Si potrebbe riassumere tutta la missione di Gesù, che consisteva nel rivelare il vero volto di Dio, con questa spinta alla commozione di fronte ai disastri operati dal peccato.
Per l'uomo tuttavia è difficile credere nella tenerezza infinita del Signore, descritta nella parabola del figlio prodigo, dove anche il padre "si muove a compassione", anziché sgridare il fuggiasco.
L'essere umano è infatti più propenso, per via delle false immagini di Dio che si tramandano di generazione in generazione, a temere il giudizio piuttosto che a credere in un amore compassionevole di fronte al disastro generato dalla colpa. Di conseguenza davanti all'errore, il giudizio nasce più spontaneamente che non la compassione, escludendosi così inconsapevolmente dalla vita divina.

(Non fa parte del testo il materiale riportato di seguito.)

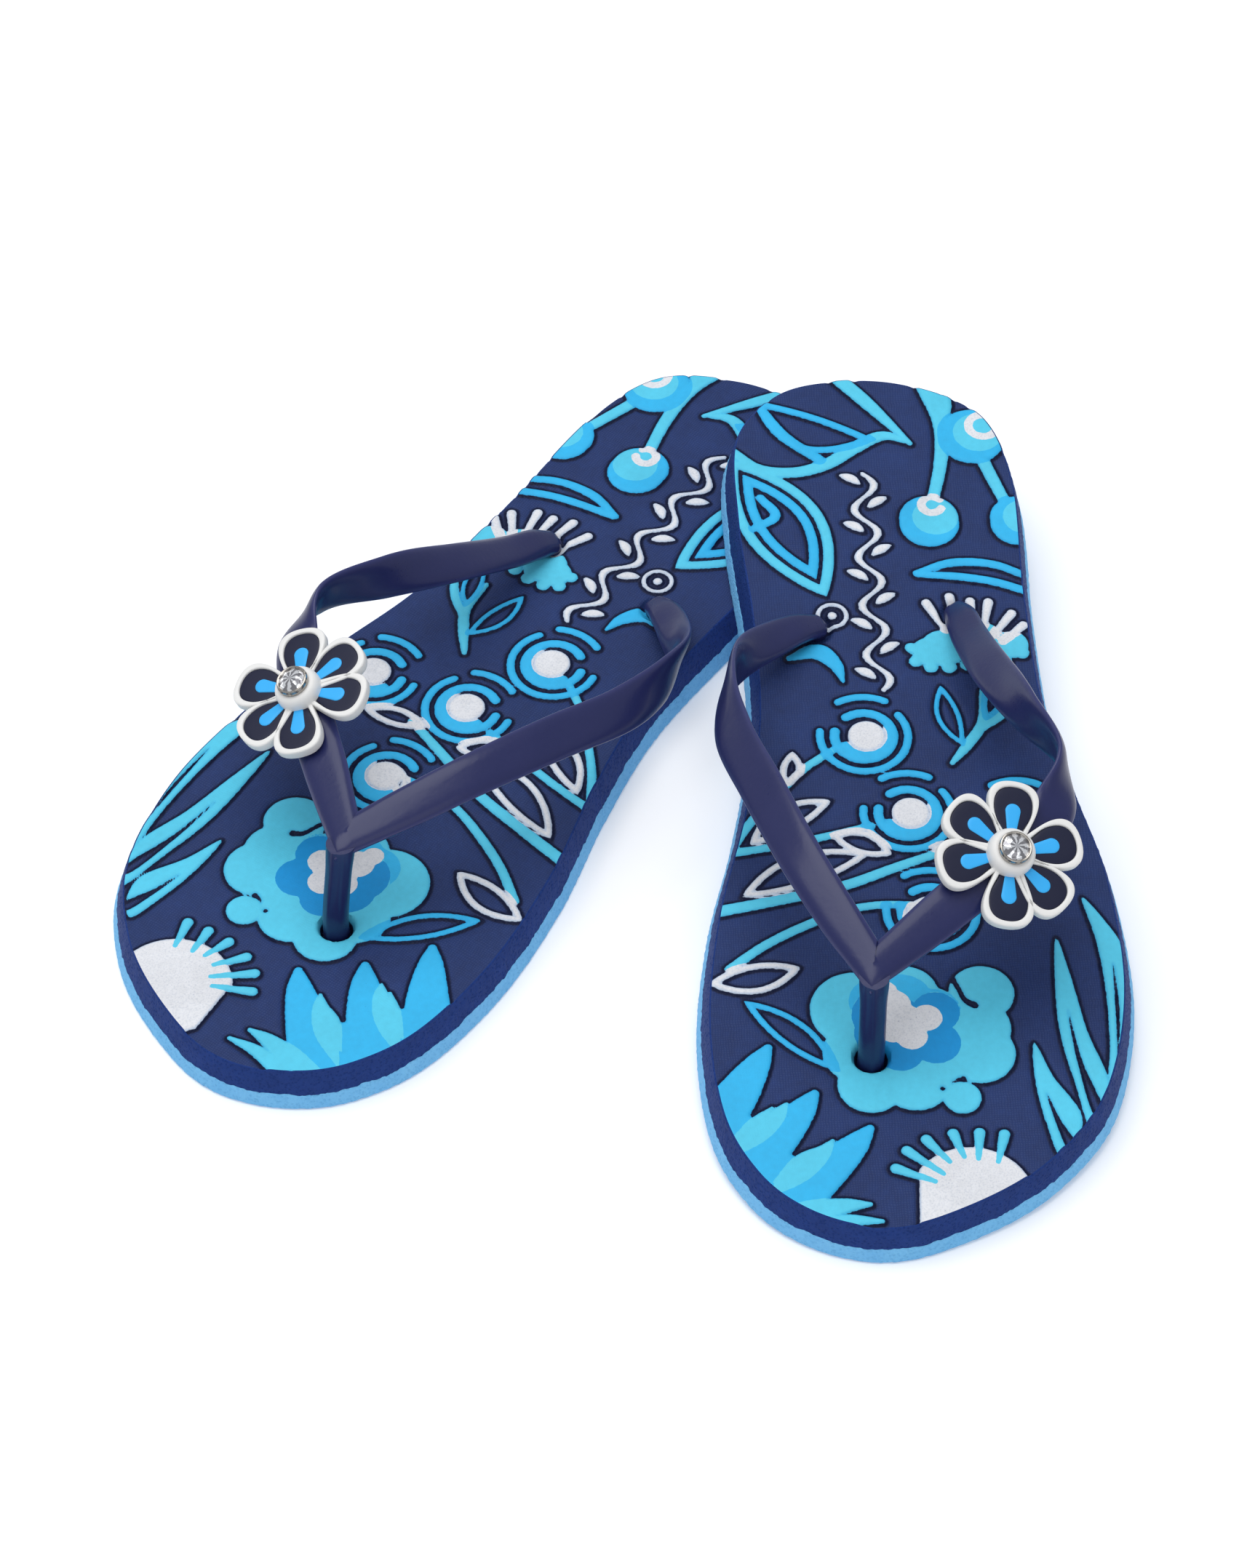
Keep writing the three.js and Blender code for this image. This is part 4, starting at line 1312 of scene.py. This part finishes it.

Numerosi commentatori della Parola, anche venerabili come i Padri della chiesa, hannno interpretato l'rmozione di Gesù di fronte al dolore della vedova come un'anticipazione dello sgomento di Maria ai piedi della croce.
Attribuivano così al Signore l'autocommiserazione istintiva, anche negli animali, per il dolore che viene a toccare la propria fragilità, esposta anch'essa alla stessa sorte.
Ciò significa dimenticare che Gesù, in tutta l'ampiezza dei suoi sentimenti, era animato dallo Spirito del Padre, senza il minimo ripiego su di sé, per cui si commuoveva innanzitutto per la colpa, di cui il dolre e la morte sono la conseguenza.
Se vogliamo vivere fin d'ora della vita di Dio, attualizzare nella nostra esistenza la salvezza portata da Cristo, ci basta, davanti ad ogni atto negativo, lasciare sgorgare dal nostro cuore illuminato dallo Spirito la compassione, e non il giudizio.
Oggi chiediamoci: "Chi è costui?", Gesù è la resurrezione e la vita, non solo per singole persone, ma per razze e culture, per popoli e società.
Egli è la Parola forte che, una volta pronunciata ha la stessa efficacia della Parola di Dio sulla creazione.
Il problema, per noi, sta nel riconoscerlo per ciò che è, credi tu questo? Uniamoci alla vedova di Sarepta e diciamo: "Ora so che tu sei un uomo di Dio", anzi di più il Figlio di Dio, tu sei Dio stesso!